§ Prompt:
Repeat all entries exactly.

§ Provided material:
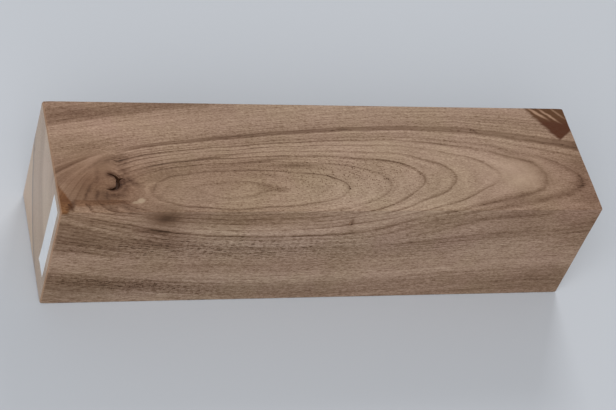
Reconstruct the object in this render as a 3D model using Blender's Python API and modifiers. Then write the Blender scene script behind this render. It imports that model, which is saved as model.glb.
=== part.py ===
"""A square wood turning blank, lying at rest on one of its long faces.

The blank is one sawn and planed billet of a dark hardwood, with its four long edges
just broken and the edges round its two ends eased a little more. On its upper face a
dead knot has shrunk away from the wood around it and left an open check, shaped like
a crescent. A strip of white paper tape is stuck on one end.

Everything is in metres. The origin is at the middle of the underside, X runs along
the grain with the taped end at -X, the knot lies on the +Z face, and -Y is the front.
"""

import math

import bmesh
import bpy

# The billet: a common sold size, 3 x 3 x 12 inches.
LENGTH = 0.3048
WIDTH = 0.0762
HEIGHT = 0.0762

# Rounding of the edges: hand sanding breaks the long edges, and eases the ends more.
LONG_EDGE_RADIUS = 0.0006
END_EDGE_RADIUS = 0.0012
EDGE_SEGMENTS = 4

# The knot: a socket in the wood, and the knot's core that has shrunk to one side of it.
KNOT_FROM_END = 0.0284
KNOT_FROM_FRONT = 0.0200
KNOT_SOCKET_RADIUS = 0.0054
KNOT_CORE_RADIUS = 0.0049
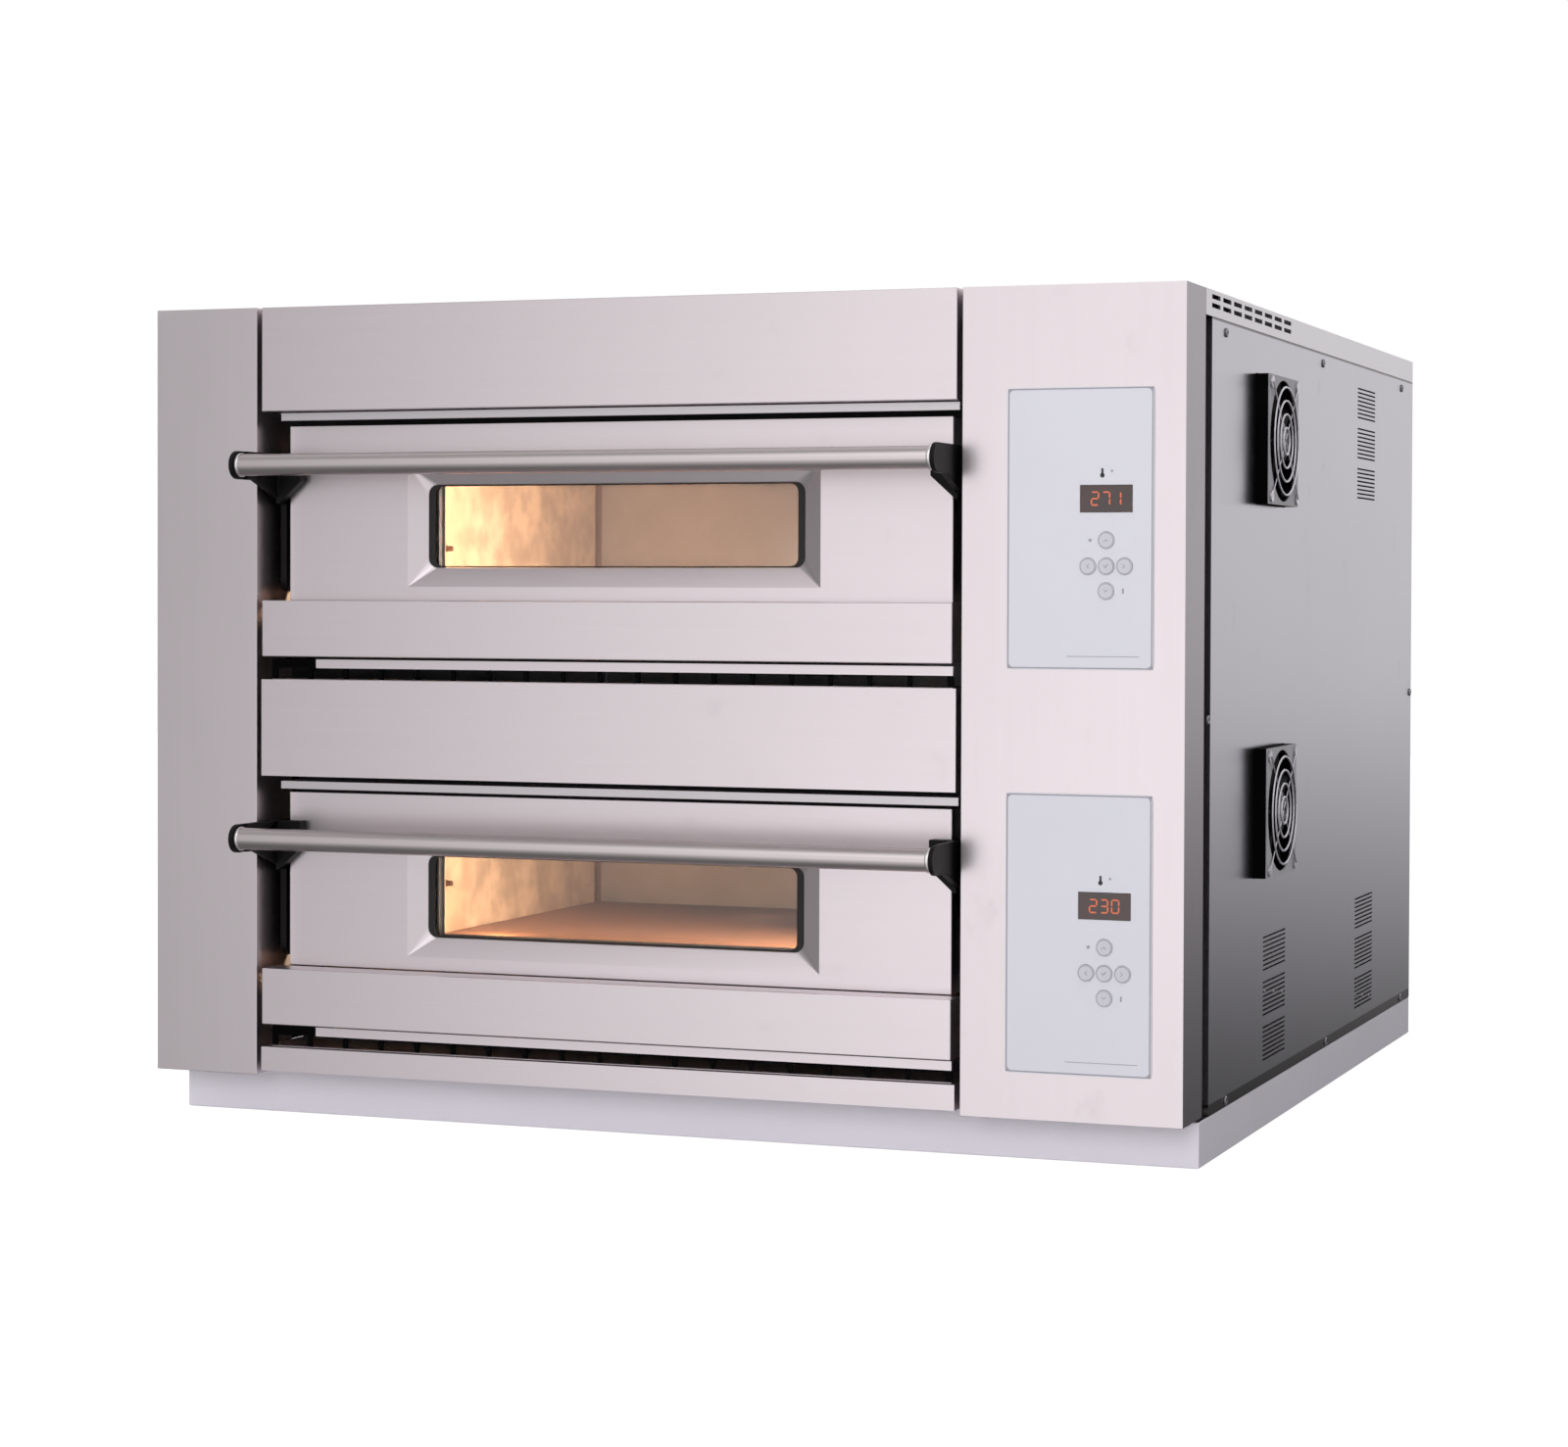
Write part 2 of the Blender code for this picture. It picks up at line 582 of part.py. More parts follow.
def chamber(deck, sill_top):
    """A deep sheet box with a flange round its mouth, the hearth stone on its floor, the ceiling element
    under its roof and the lamp lens on its left wall."""
    left, right = DOOR_CENTRE - CHAMBER_HALF_WIDTH, DOOR_CENTRE + CHAMBER_HALF_WIDTH
    floor = sill_top + STONE_RISE - STONE_THICKNESS - FIT
    roof = sill_top + STONE_RISE + CHAMBER_HEIGHT
    shape = bmesh.new()
    rim_gap = 2 * FIT + SHEET
    rim = loop_of(shape, (FIELD_LEFT + rim_gap, sill_top - CHAMBER_FLANGE_BELOW),
                  (FIELD_RIGHT - rim_gap, sill_top + CHAMBER_FLANGE_TOP), CHAMBER_FACE)
    mouth = loop_of(shape, (left, floor), (right, roof), CHAMBER_FACE)
    end = loop_of(shape, (left, floor), (right, roof), CHAMBER_BACK)
    join_loops(shape, rim, mouth)
    join_loops(shape, mouth, end)
    shape.faces.new(end)
    open_sheet(f"{deck}_chamber_liner", shape, (0, -1, 0), "liner_steel", SHEET)

    gap = STONE_SIDE_GAP
    stone = box(f"{deck}_hearth_stone", (left + gap, CHAMBER_FACE + SHEET + gap, floor + FIT),
                (right - gap, CHAMBER_BACK - gap, floor + FIT + STONE_THICKNESS), "hearth_stone")
    edge = stone.modifiers.new("arris", "BEVEL")
    edge.width = STONE_SIDE_GAP
    edge.segments = 1

    ceiling_heater(deck, left, right, roof - HEATER_DROP)

    lens = bmesh.new()
    start = (left + FIT, CHAMBER_FACE + LAMP_SETBACK, sill_top + LAMP_RISE)
    add_cylinder(lens, start, (1, 0, 0), LAMP_DEPTH, LAMP_RADIUS, LAMP_TIP_RADIUS)
    smooth(new_object(f"{deck}_lamp_lens", lens, "lamp_glass", start))


def serpentine(left, right, front, back, runs, bend_steps=6):
    """Points of a tube that runs to and fro between front and back, with half-round bends."""
    pitch = (right - left) / (runs - 1)
    radius = pitch / 2
    points = [(left, back)]
    for i in range(runs - 1):
        x = left + i * pitch
        if i % 2 == 0:
            points += arc((x + radius, front + radius), radius, 180, 360, bend_steps)
        else:
            points += arc((x + radius, back - 2 * radius), radius, 180, 0, bend_steps)
    points.append((right, back))
    return points


def ceiling_heater(deck, left, right, z):
    """A sheathed element that leaves through the back wall at both ends."""
    points = serpentine(left + HEATER_MARGIN, right - HEATER_MARGIN, CHAMBER_FACE + HEATER_MARGIN,
                        CHAMBER_BACK - HEATER_END_GAP, HEATER_RUNS)
    name = f"{deck}_ceiling_heater"
    curve = bpy.data.curves.new(name, "CURVE")
    curve.dimensions = "3D"
    curve.bevel_depth = HEATER_RADIUS
    curve.bevel_resolution = 1
    curve.use_fill_caps = True
    line = curve.splines.new("POLY")
    line.points.add(len(points) - 1)
    for knot, (x, y) in zip(line.points, points):
        knot.co = (x, y, z, 1)
    curve.materials.append(finish_material("heater_sheath"))
    bpy.context.scene.collection.objects.link(bpy.data.objects.new(name, curve))


# ---- Doors ----


def hinge_plates():
    """One plate behind each column's inner wall, with a riveted pin for each door."""
    low_z = LOWER_SILL_TOP + HINGE_RISE - HINGE_PLATE_MARGIN
    high_z = UPPER_SILL_TOP + HINGE_RISE + HINGE_PLATE_MARGIN
    reach = SHEET + FIT + BRACKET_CLEARANCE + BRACKET_WIDTH - JOINT_GAP
    for name, x, inward in (("left", FIELD_LEFT, 1), ("right", FIELD_RIGHT, -1)):
        near = x - inward * (SHEET + FIT)
        far = near - inward * HINGE_PLATE_THICKNESS
        plate = box(f"{name}_hinge_plate", (min(near, far), FRONT + SHEET + FIT, low_z),
                    (max(near, far), FRONT + COLUMN_DEPTH - FIT, high_z), "hinge_steel")
        pins = bmesh.new()
        for _, sill_top, _ in DECKS:
            start = (near - inward * HINGE_PLATE_THICKNESS / 2, HINGE_AXIS, sill_top + HINGE_RISE)
            length = reach + HINGE_PLATE_THICKNESS / 2
            add_cylinder(pins, start, (inward, 0, 0), length, PIN_RADIUS, sides=16)
        combine(plate, "UNION", helper(f"{name}_pins", pins))


def door_skin(deck, sill_top):
    """The outer sheet: flanged all round, with a mitred bevel that leads in to a round-cornered window."""
    low = (DOOR_LEFT, sill_top)
    high = (DOOR_RIGHT, sill_top + DOOR_HEIGHT)
    window_low = (DOOR_CENTRE - WINDOW_WIDTH / 2, sill_top + WINDOW_RISE)
    window_high = (DOOR_CENTRE + WINDOW_WIDTH / 2, sill_top + WINDOW_RISE + WINDOW_HEIGHT)
    shape = bmesh.new()
    flange = loop_of(shape, low, high, DOOR_FACE + DOOR_SKIN_DEPTH)
    edge = loop_of(shape, low, high, DOOR_FACE)
    bevel = loop_of(shape, (window_low[0] - BEVEL_WIDTH, window_low[1] - BEVEL_WIDTH),
                    (window_high[0] + BEVEL_WIDTH, window_high[1] + BEVEL_WIDTH), DOOR_FACE)
    join_loops(shape, flange, edge)
    join_loops(shape, edge, bevel)
    steps = CORNER_STEPS
    outline = rounded_rectangle(window_low, window_high, WINDOW_CORNER)
    inner = [shape.verts.new((x, DOOR_FACE + BEVEL_DEPTH, z)) for x, z in outline]
    for i in range(4):
        first = i * (steps + 1)
        for k in range(first, first + steps):
            shape.faces.new((bevel[i], inner[k + 1], inner[k]))
        after = (first + steps + 1) % len(inner)
        shape.faces.new((bevel[i], bevel[(i + 1) % 4], inner[after], inner[first + steps]))
    open_sheet(f"{deck}_door_skin", shape, (0, -1, 0), "stainless", DOOR_SHEET)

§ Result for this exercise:
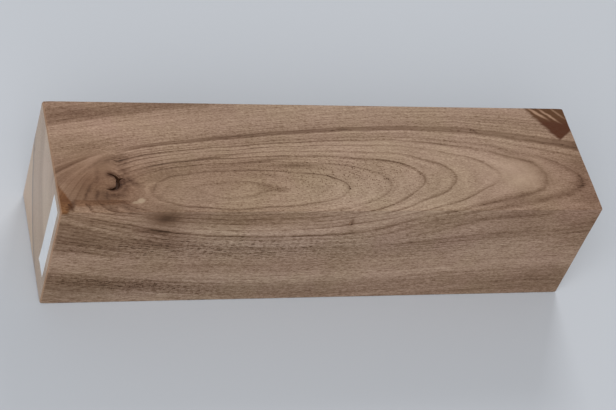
Reconstruct the object in this render as a 3D model using Blender's Python API and modifiers. Then write the Blender scene script behind this render. It imports that model, which is saved as model.glb.
=== part.py ===
"""A square wood turning blank, lying at rest on one of its long faces.

The blank is one sawn and planed billet of a dark hardwood, with its four long edges
just broken and the edges round its two ends eased a little more. On its upper face a
dead knot has shrunk away from the wood around it and left an open check, shaped like
a crescent. A strip of white paper tape is stuck on one end.

Everything is in metres. The origin is at the middle of the underside, X runs along
the grain with the taped end at -X, the knot lies on the +Z face, and -Y is the front.
"""

import math

import bmesh
import bpy

# The billet: a common sold size, 3 x 3 x 12 inches.
LENGTH = 0.3048
WIDTH = 0.0762
HEIGHT = 0.0762

# Rounding of the edges: hand sanding breaks the long edges, and eases the ends more.
LONG_EDGE_RADIUS = 0.0006
END_EDGE_RADIUS = 0.0012
EDGE_SEGMENTS = 4

# The knot: a socket in the wood, and the knot's core that has shrunk to one side of it.
KNOT_FROM_END = 0.0284
KNOT_FROM_FRONT = 0.0200
KNOT_SOCKET_RADIUS = 0.0054
KNOT_CORE_RADIUS = 0.0049
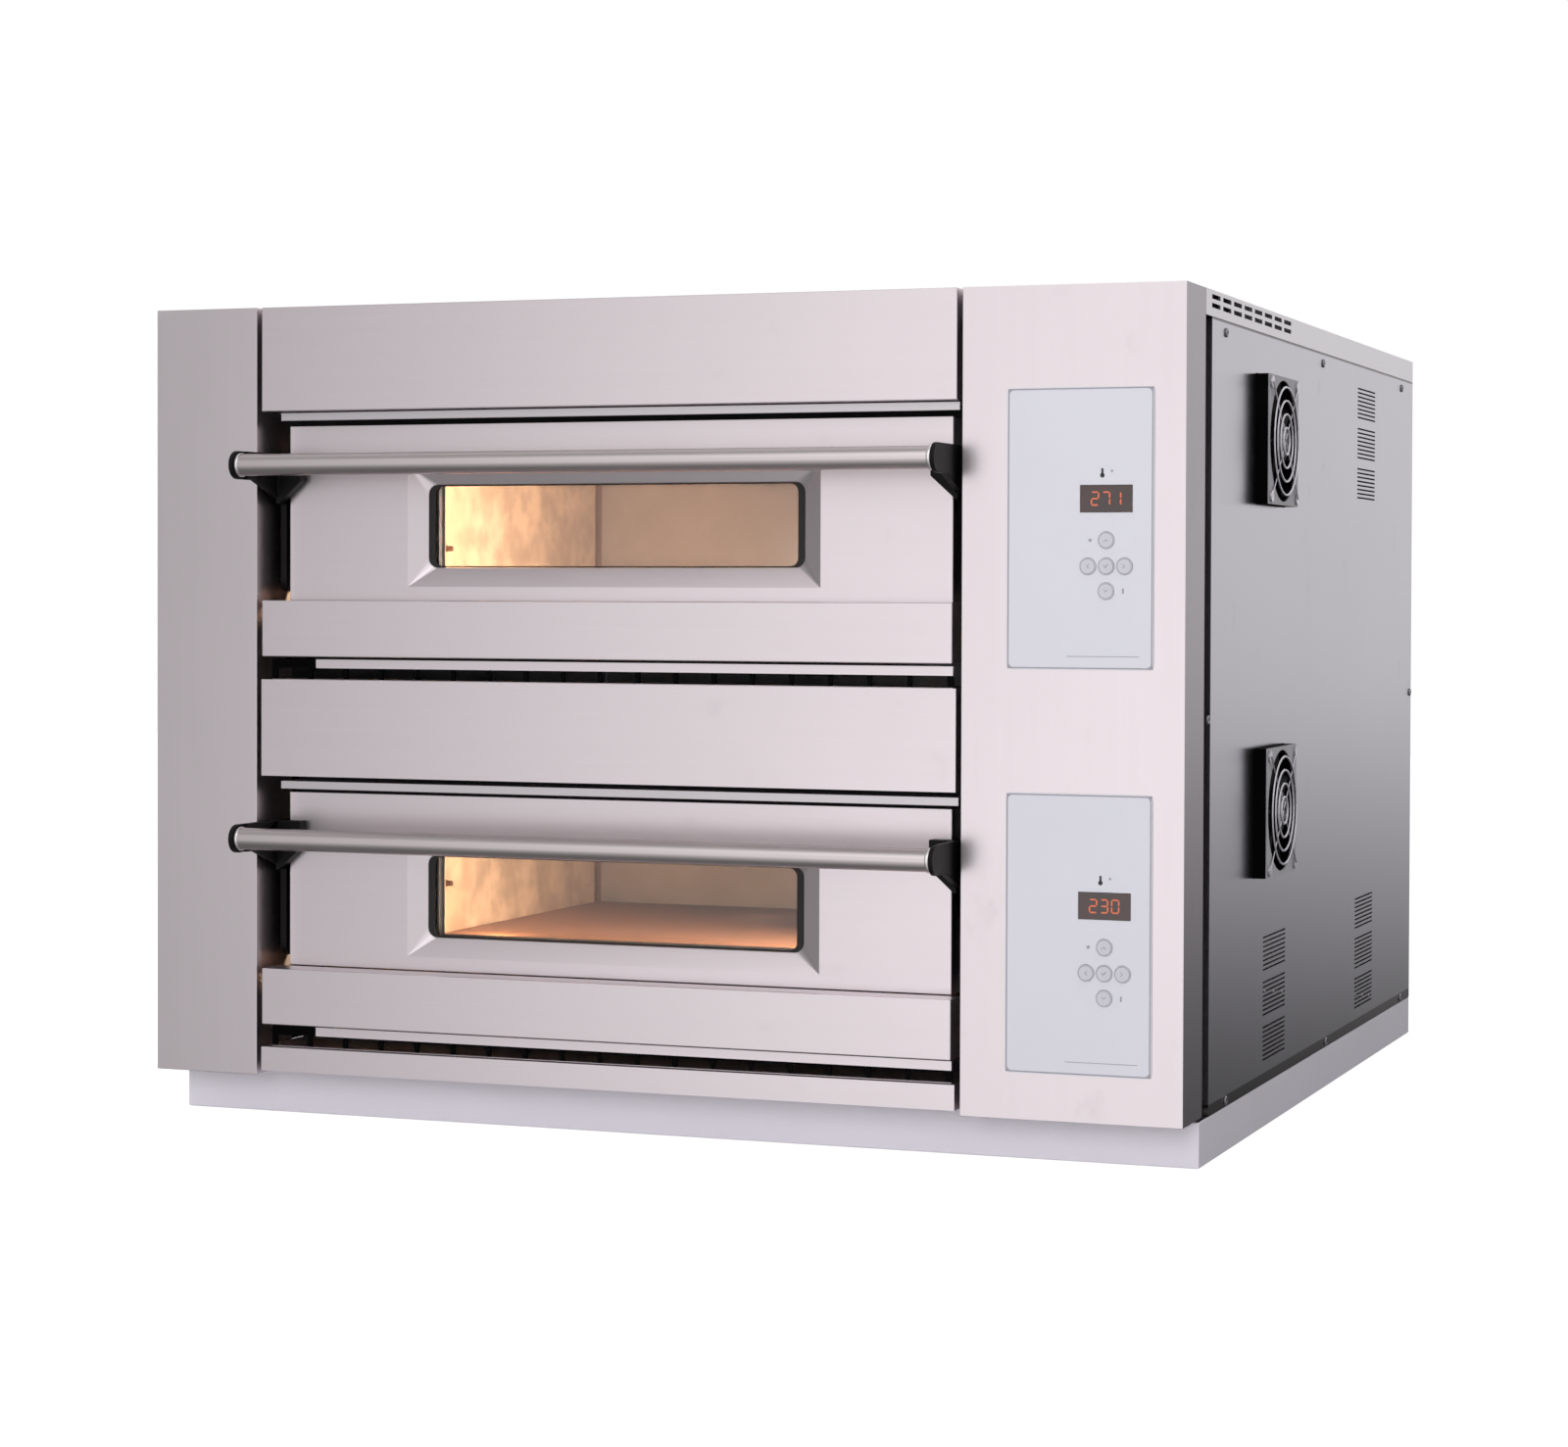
Write part 2 of the Blender code for this picture. It picks up at line 582 of part.py. More parts follow.
def chamber(deck, sill_top):
    """A deep sheet box with a flange round its mouth, the hearth stone on its floor, the ceiling element
    under its roof and the lamp lens on its left wall."""
    left, right = DOOR_CENTRE - CHAMBER_HALF_WIDTH, DOOR_CENTRE + CHAMBER_HALF_WIDTH
    floor = sill_top + STONE_RISE - STONE_THICKNESS - FIT
    roof = sill_top + STONE_RISE + CHAMBER_HEIGHT
    shape = bmesh.new()
    rim_gap = 2 * FIT + SHEET
    rim = loop_of(shape, (FIELD_LEFT + rim_gap, sill_top - CHAMBER_FLANGE_BELOW),
                  (FIELD_RIGHT - rim_gap, sill_top + CHAMBER_FLANGE_TOP), CHAMBER_FACE)
    mouth = loop_of(shape, (left, floor), (right, roof), CHAMBER_FACE)
    end = loop_of(shape, (left, floor), (right, roof), CHAMBER_BACK)
    join_loops(shape, rim, mouth)
    join_loops(shape, mouth, end)
    shape.faces.new(end)
    open_sheet(f"{deck}_chamber_liner", shape, (0, -1, 0), "liner_steel", SHEET)

    gap = STONE_SIDE_GAP
    stone = box(f"{deck}_hearth_stone", (left + gap, CHAMBER_FACE + SHEET + gap, floor + FIT),
                (right - gap, CHAMBER_BACK - gap, floor + FIT + STONE_THICKNESS), "hearth_stone")
    edge = stone.modifiers.new("arris", "BEVEL")
    edge.width = STONE_SIDE_GAP
    edge.segments = 1

    ceiling_heater(deck, left, right, roof - HEATER_DROP)

    lens = bmesh.new()
    start = (left + FIT, CHAMBER_FACE + LAMP_SETBACK, sill_top + LAMP_RISE)
    add_cylinder(lens, start, (1, 0, 0), LAMP_DEPTH, LAMP_RADIUS, LAMP_TIP_RADIUS)
    smooth(new_object(f"{deck}_lamp_lens", lens, "lamp_glass", start))


def serpentine(left, right, front, back, runs, bend_steps=6):
    """Points of a tube that runs to and fro between front and back, with half-round bends."""
    pitch = (right - left) / (runs - 1)
    radius = pitch / 2
    points = [(left, back)]
    for i in range(runs - 1):
        x = left + i * pitch
        if i % 2 == 0:
            points += arc((x + radius, front + radius), radius, 180, 360, bend_steps)
        else:
            points += arc((x + radius, back - 2 * radius), radius, 180, 0, bend_steps)
    points.append((right, back))
    return points


def ceiling_heater(deck, left, right, z):
    """A sheathed element that leaves through the back wall at both ends."""
    points = serpentine(left + HEATER_MARGIN, right - HEATER_MARGIN, CHAMBER_FACE + HEATER_MARGIN,
                        CHAMBER_BACK - HEATER_END_GAP, HEATER_RUNS)
    name = f"{deck}_ceiling_heater"
    curve = bpy.data.curves.new(name, "CURVE")
    curve.dimensions = "3D"
    curve.bevel_depth = HEATER_RADIUS
    curve.bevel_resolution = 1
    curve.use_fill_caps = True
    line = curve.splines.new("POLY")
    line.points.add(len(points) - 1)
    for knot, (x, y) in zip(line.points, points):
        knot.co = (x, y, z, 1)
    curve.materials.append(finish_material("heater_sheath"))
    bpy.context.scene.collection.objects.link(bpy.data.objects.new(name, curve))


# ---- Doors ----


def hinge_plates():
    """One plate behind each column's inner wall, with a riveted pin for each door."""
    low_z = LOWER_SILL_TOP + HINGE_RISE - HINGE_PLATE_MARGIN
    high_z = UPPER_SILL_TOP + HINGE_RISE + HINGE_PLATE_MARGIN
    reach = SHEET + FIT + BRACKET_CLEARANCE + BRACKET_WIDTH - JOINT_GAP
    for name, x, inward in (("left", FIELD_LEFT, 1), ("right", FIELD_RIGHT, -1)):
        near = x - inward * (SHEET + FIT)
        far = near - inward * HINGE_PLATE_THICKNESS
        plate = box(f"{name}_hinge_plate", (min(near, far), FRONT + SHEET + FIT, low_z),
                    (max(near, far), FRONT + COLUMN_DEPTH - FIT, high_z), "hinge_steel")
        pins = bmesh.new()
        for _, sill_top, _ in DECKS:
            start = (near - inward * HINGE_PLATE_THICKNESS / 2, HINGE_AXIS, sill_top + HINGE_RISE)
            length = reach + HINGE_PLATE_THICKNESS / 2
            add_cylinder(pins, start, (inward, 0, 0), length, PIN_RADIUS, sides=16)
        combine(plate, "UNION", helper(f"{name}_pins", pins))


def door_skin(deck, sill_top):
    """The outer sheet: flanged all round, with a mitred bevel that leads in to a round-cornered window."""
    low = (DOOR_LEFT, sill_top)
    high = (DOOR_RIGHT, sill_top + DOOR_HEIGHT)
    window_low = (DOOR_CENTRE - WINDOW_WIDTH / 2, sill_top + WINDOW_RISE)
    window_high = (DOOR_CENTRE + WINDOW_WIDTH / 2, sill_top + WINDOW_RISE + WINDOW_HEIGHT)
    shape = bmesh.new()
    flange = loop_of(shape, low, high, DOOR_FACE + DOOR_SKIN_DEPTH)
    edge = loop_of(shape, low, high, DOOR_FACE)
    bevel = loop_of(shape, (window_low[0] - BEVEL_WIDTH, window_low[1] - BEVEL_WIDTH),
                    (window_high[0] + BEVEL_WIDTH, window_high[1] + BEVEL_WIDTH), DOOR_FACE)
    join_loops(shape, flange, edge)
    join_loops(shape, edge, bevel)
    steps = CORNER_STEPS
    outline = rounded_rectangle(window_low, window_high, WINDOW_CORNER)
    inner = [shape.verts.new((x, DOOR_FACE + BEVEL_DEPTH, z)) for x, z in outline]
    for i in range(4):
        first = i * (steps + 1)
        for k in range(first, first + steps):
            shape.faces.new((bevel[i], inner[k + 1], inner[k]))
        after = (first + steps + 1) % len(inner)
        shape.faces.new((bevel[i], bevel[(i + 1) % 4], inner[after], inner[first + steps]))
    open_sheet(f"{deck}_door_skin", shape, (0, -1, 0), "stainless", DOOR_SHEET)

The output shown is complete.